The technology includes a patented hydrogen liquid carrier type fuel (T-Fuel™), a process for producing and recycling the fuel (T-Pot™), and a catalyst that allows hydrogen to be extracted on demand (T-Cat™).
Its inventor, Dr. Alex Silberman, having studied electrochemistry in the Ural, moved to Israel, where in 2006 he started his applied research on borohydride. Three years later, he had cracked the kinetics (fast release of hydrogen) process, the stability of the solution and the recycling of the spent fuel.
He patented the controlled generation, storage and transportation of hydrogen for mobility in 2009. He also patented the catalyst that released the hydrogen from the solution quickly enough. Silberman added another patent for the second-generation hydrogen solution with double the energy content.
Electriq are now searching for a system that can reverse the process by electrolysis, the spent solution will have to be sent for industrial reprocessing and probably the overall efficiency will be much lower than that of a battery. The advantages and disadvantages of the system are similar to those of the zinc-air battery.
Electriq-Global first tested its Electriq~Fuel technology with a hydrogen e-bike. The fuel cell was mounted on the rear. But there was no pressure tank for the hydrogen. Instead, the e-bike had a small plastic fuel tank and a metal vessel that generated hydro, gen from the liquid.
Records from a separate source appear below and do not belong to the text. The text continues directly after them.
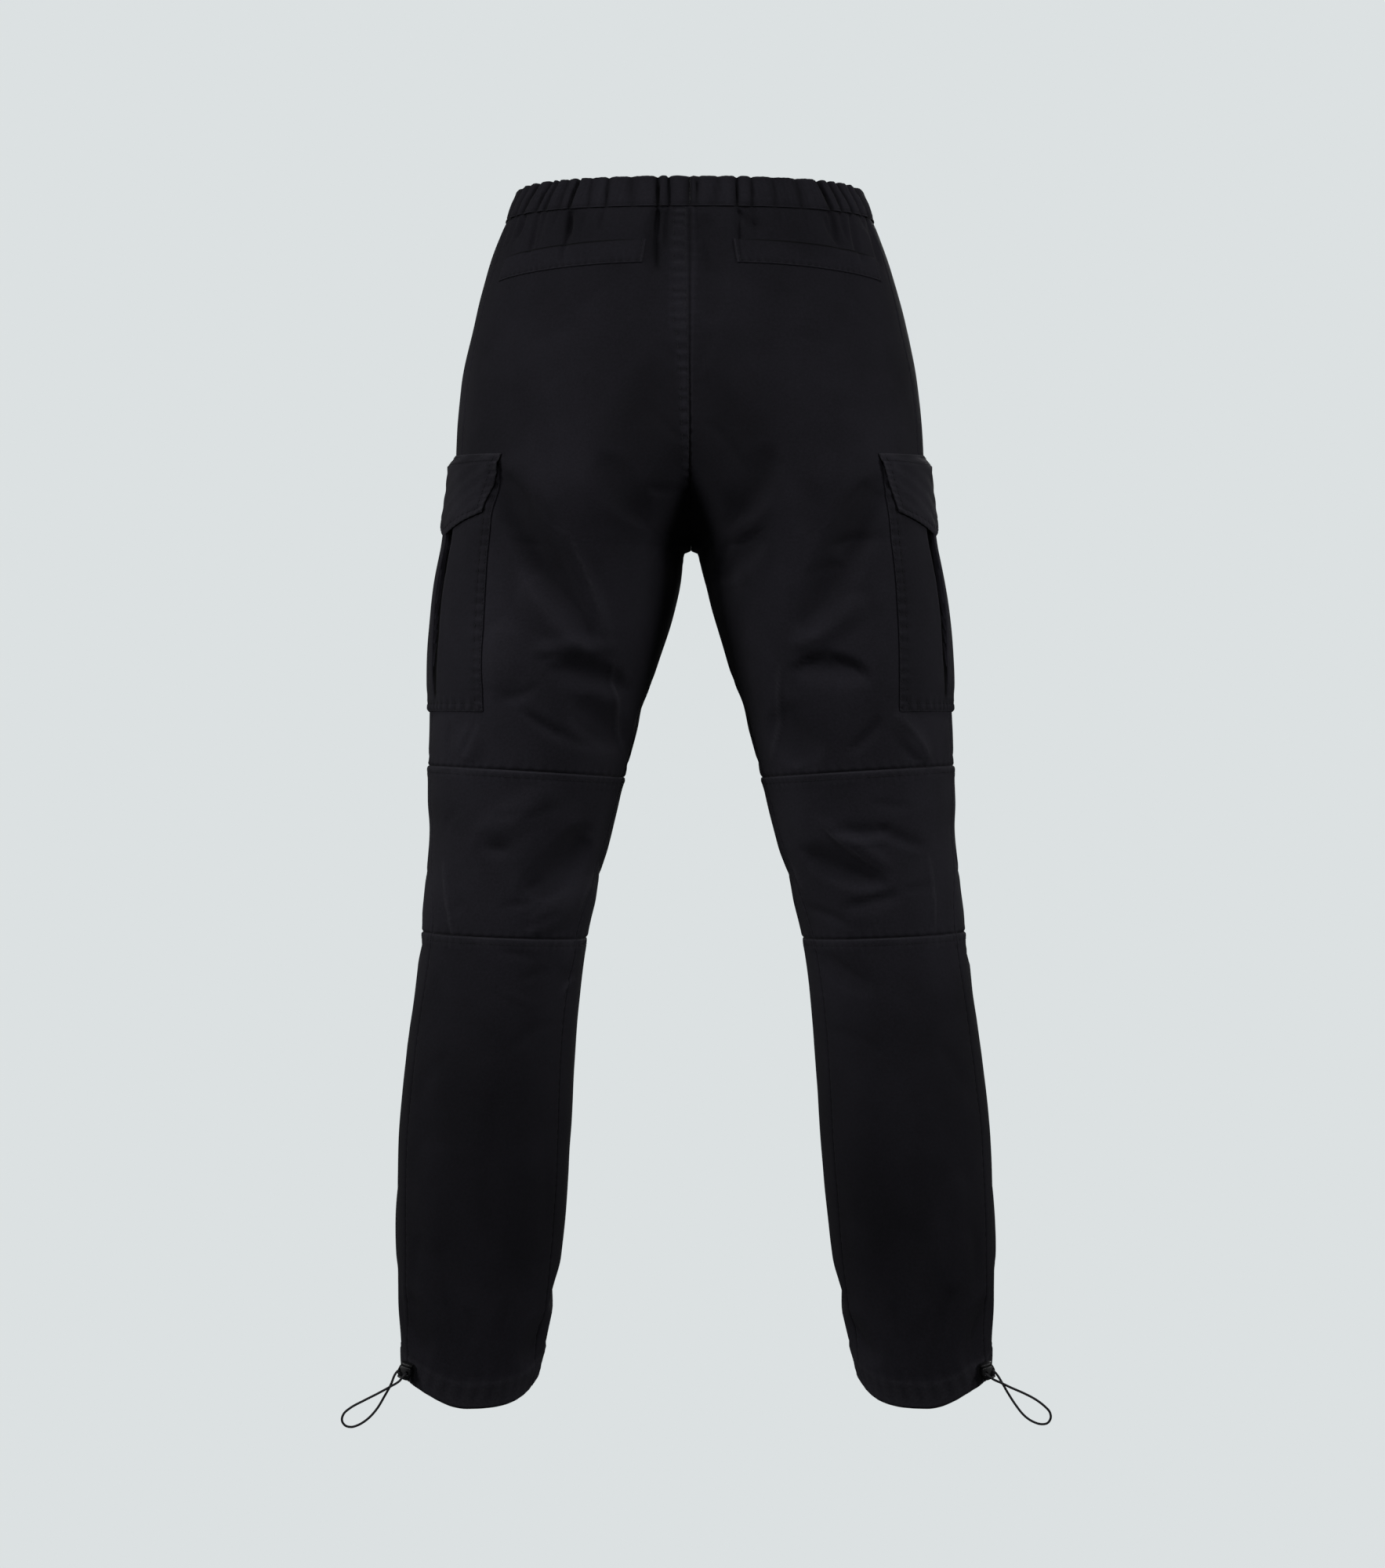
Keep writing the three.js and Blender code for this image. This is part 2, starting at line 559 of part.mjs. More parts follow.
// The lock's body: a barrel with a foot, and two holes that the cord runs through.
function toggleBody() {
  const w = TOGGLE.width / 2;
  const low = -TOGGLE.height / 2;
  const high = TOGGLE.height / 2 - TOGGLE.cap - SEAM_GAP;
  const shape = new THREE.Shape();
  shape.moveTo(-w * 0.8, low);
  shape.lineTo(w * 0.8, low);
  shape.lineTo(w * 0.86, low + 1.6);
  shape.quadraticCurveTo(w * 1.14, 0, w * 0.82, high);
  shape.lineTo(-w * 0.82, high);
  shape.quadraticCurveTo(-w * 1.14, 0, -w * 0.86, low + 1.6);
  shape.closePath();
  for (const s of [-1, 1]) {
    const hole = new THREE.Path();
    hole.absarc(s * TOGGLE.holeSpread, -0.6, TOGGLE.holeRadius, 0, 2 * Math.PI, true);
    shape.holes.push(hole);
  }
  const options = { depth: TOGGLE.depth, bevelEnabled: false, curveSegments: 6 };
  const geometry = new THREE.ExtrudeGeometry(shape, options);
  return geometry.translate(0, 0, -TOGGLE.depth / 2).rotateX(Math.PI / 2);
}

// The push button on top, held up by the spring inside.
function toggleButton() {
  const w = TOGGLE.width * 0.46;
  const d = TOGGLE.depth * 0.46;
  const shape = new THREE.Shape();
  shape.absellipse(0, 0, w, d, 0, 2 * Math.PI, false, 0);
  const options = { depth: TOGGLE.cap, bevelEnabled: false, curveSegments: 8 };
  const geometry = new THREE.ExtrudeGeometry(shape, options);
  return geometry.translate(0, 0, TOGGLE.height / 2 - TOGGLE.cap);
}

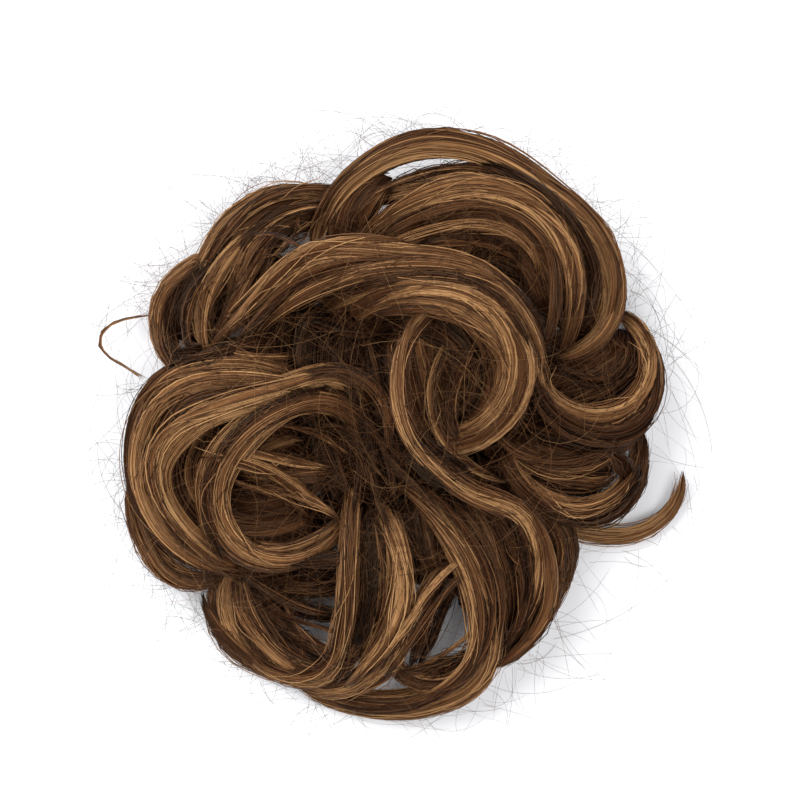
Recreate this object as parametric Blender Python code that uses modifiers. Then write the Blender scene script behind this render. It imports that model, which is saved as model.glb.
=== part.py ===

Additional studies the company conducted showed a transport bus covered 621 mi. (1,000 km) on a single tank compared to an electric bus’ 155 mi (250 km) range.
In November, 2018 the company attended the 2018 Zero Emissions Conference in Cologne where they announced that they would be taking an active role in promoting ZE buses. The company was planning to commission its first fuel recycling plant in Israel 2019.
In April 2019, it plans for samples of its next-generation of the fuel. Electriq~Global has also announced a partnership with Dutch startup Eleqtec to launch its water-based fuel technology in the Netherlands, including Electriq~Fuel’s recycling plants and mobility applications for trucks, barges and mobile generators.
In 2021, Electriq Global linked up with BOOT10 Amsterdam BV, an operator of passenger canal boats, announced today their collaboration plans to equip the Staets boats with an Electriq PowerPack using Electriq Fuel.
The technology will be demonstrated in 2021 on the Staets-I boat.
At the same time, the University of Amsterdam (UvA) has signed a long-term collaboration with AC2T research GmbH, the Austrian Excellence Centre for Tribology and industrial partner Electriq Global Ltd. in the area of new materials for clean energy.